A New Algorithm for Learning From Examples

Summer project of Rodolfo Edward Pérez with advisor Prof Edre Boros


What is learning from example?

Humans have a great ability to learn new concepts from a set of examples. For instance, if shown a number of examples of New York style and Chicago style pizzas, you will quickly learn to distinguish between the two varieties, perhaps noticing the differenct in the crust thickness or the way the toppings are positioned either within or on top of the cheese. One current topic of research in machine learning is the development of algorithms which give computers some of the power of generalization that humans naturally have. Essentially, an algorithm for learning from example will tell a computer how to construct a mapping from a set of observable variables (such as crust thickness, which toppings are present, and where they are located) to a classification (New York or Chicago style) when given a set of examples (a few pizzas of each type). Many such algorithms already exist, and some algorithms have advantages over others in terms of the number of examples necessary to learn the concept, time taken for the algorithm to run, memory requirements, accuracy of learning to classify given examples, and accuracy of genearalization. Given the variaty of standards by which the effectiveness of an alogrithm is measured, and the relative youth of this field, the search for new algorithms for learning by example is still very much a current area of research.

Description of the problem

This project treats only the case of learning functions from boolean variables to a boolean classification. I have been implementing and testing algorithms developed by my advisor, professor Boros. The goal for this project is to develop an algorithm which runs in a reasonable amount of time and has a high accuracy in generalization.

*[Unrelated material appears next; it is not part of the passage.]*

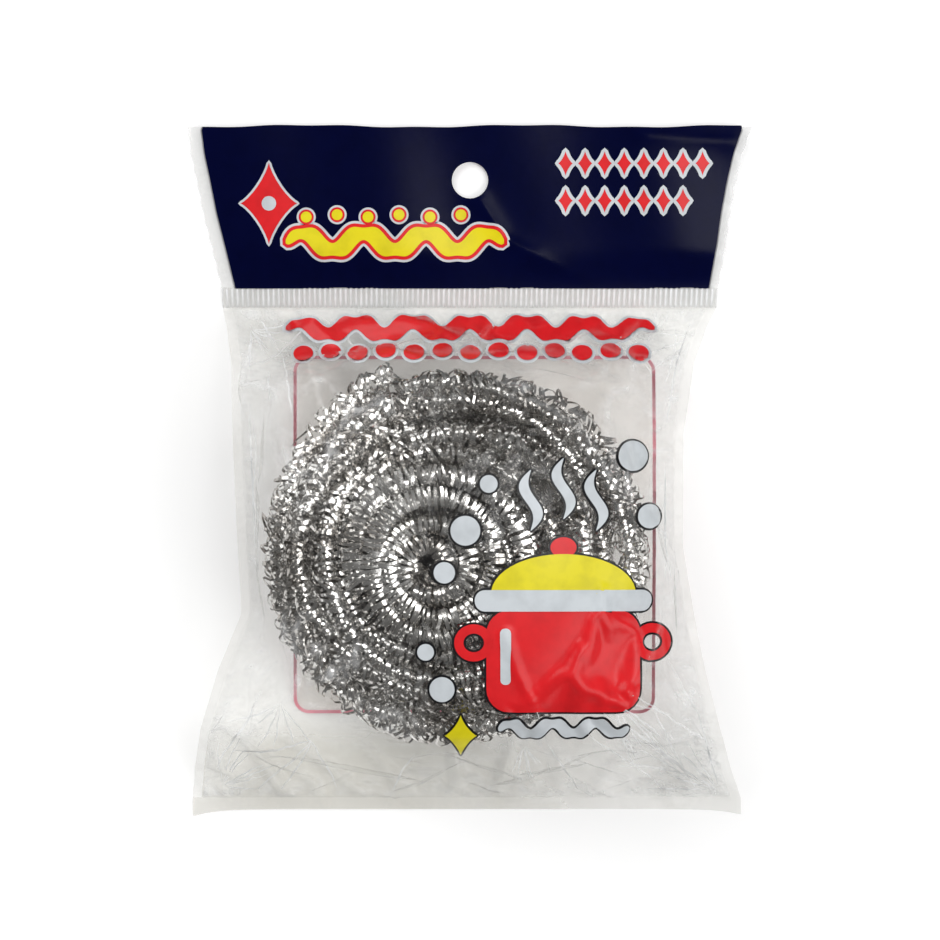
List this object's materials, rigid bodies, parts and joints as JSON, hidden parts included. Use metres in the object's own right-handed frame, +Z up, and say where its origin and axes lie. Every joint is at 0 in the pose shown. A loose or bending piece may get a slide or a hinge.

Description of the algorithm

The basic idea of the algorithm is to build a function represented as a logical circuit by creating one layer of gates at a time. The new gates are designed to satisfy optimize a heuristic which balances accuracy on the training examples with its ability to aid the other gates in the same layer to distinguish the positive and negative examples. We are still experimenting with the specifics of the algorithm, and more details will be posted later when the algorithm is finalized.